Why do the ANOVA assumptions (equality of variance, normality of residuals) matter?

Question

When running an ANOVA we are told that certain assumptions of the test must be present for it to be applicable to the data. I never understood the reason as to why the following assumptions were necessary for the test to function:

1. The variance of your dependent variable (residuals) should be equal in each cell of the design

2. Your dependent variable (residuals) should be approximately normally distributed for each cell of the design

I understand that there is a bit of a grey area as to if these assumptions need to be met, but for the sake of argument, if these assumptions were utterly not met in a given data set, what would be the issue with using an ANOVA?

Answer 1

The assumptions matter insofar as they affect the properties of the hypothesis tests (and intervals) you might use whose distributional properties under the null are calculated relying on those assumptions.

In particular, for hypothesis tests, the things we might care about are how far the true significance level might be from what we want it to be, and whether power against alternatives of interest is good.

In relation to the assumptions you ask about:

1. Equality of variance

The variance of your dependent variable (residuals) should be equal in each cell of the design

This can certainly impact the significance level, at least when sample sizes are unequal.
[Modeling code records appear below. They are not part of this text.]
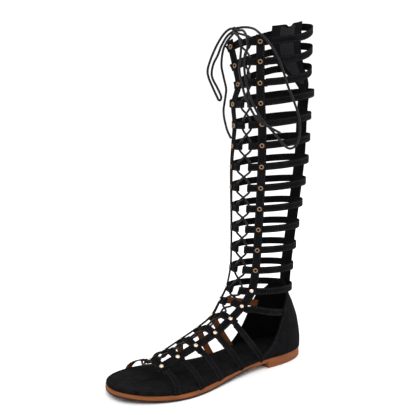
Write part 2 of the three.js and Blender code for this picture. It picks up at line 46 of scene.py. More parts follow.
back = np.array([
    np.sin(AZIMUTH) * np.cos(ELEVATION),
    -np.cos(AZIMUTH) * np.cos(ELEVATION),
    np.sin(ELEVATION),
])
right = np.array([np.cos(AZIMUTH), np.sin(AZIMUTH), 0.0])
camera_data = bpy.data.cameras.new("camera")
camera_data.lens = 77.3
camera_data.sensor_width = 36.0
camera_data.shift_x = 0.002
camera_data.shift_y = 0.0144
camera = bpy.data.objects.new("camera", camera_data)
camera_matrix = np.eye(4)
camera_matrix[:3, 0] = right
camera_matrix[:3, 1] = np.cross(back, right)
camera_matrix[:3, 2] = back
camera_matrix[:3, 3] = AIM + AWAY * back
camera.matrix_world = camera_matrix.T.tolist()
bpy.context.scene.collection.objects.link(camera)
bpy.context.scene.camera = camera

# ---- Free lace: the bow ------------------------------------------------------------------------
# A round waxed cotton cord, braided over a core, 2.5 mm thick. Each loop leaves the knot and comes
# back to it, and each end hangs from the knot to its cut tip.

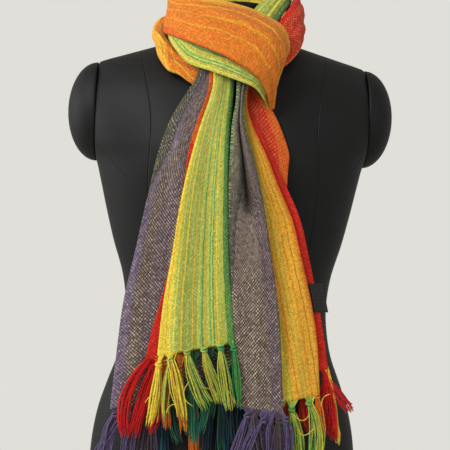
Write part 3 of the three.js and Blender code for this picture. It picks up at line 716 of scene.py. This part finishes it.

(Edit:) An ANOVA F-statistic is the ratio of two estimates of variance (the partitioning and comparison of variances is why it's called analysis of variance). The denominator is an estimate of the supposedly-common-to-all-cells error variance (calculated from residuals), while the numerator, based on variation in the group means, will have two components, one from variation in the population means and one due to the error variance. If the null is true, the two variances that are being estimated will be the same (two estimates of the common error variance); this common but unknown value cancels out (because we took a ratio), leaving an F-statistic that only depends on the distributions of the errors (which under the assumptions we can show has an F distribution. (Similar comments apply to the t-test I used for illustration.)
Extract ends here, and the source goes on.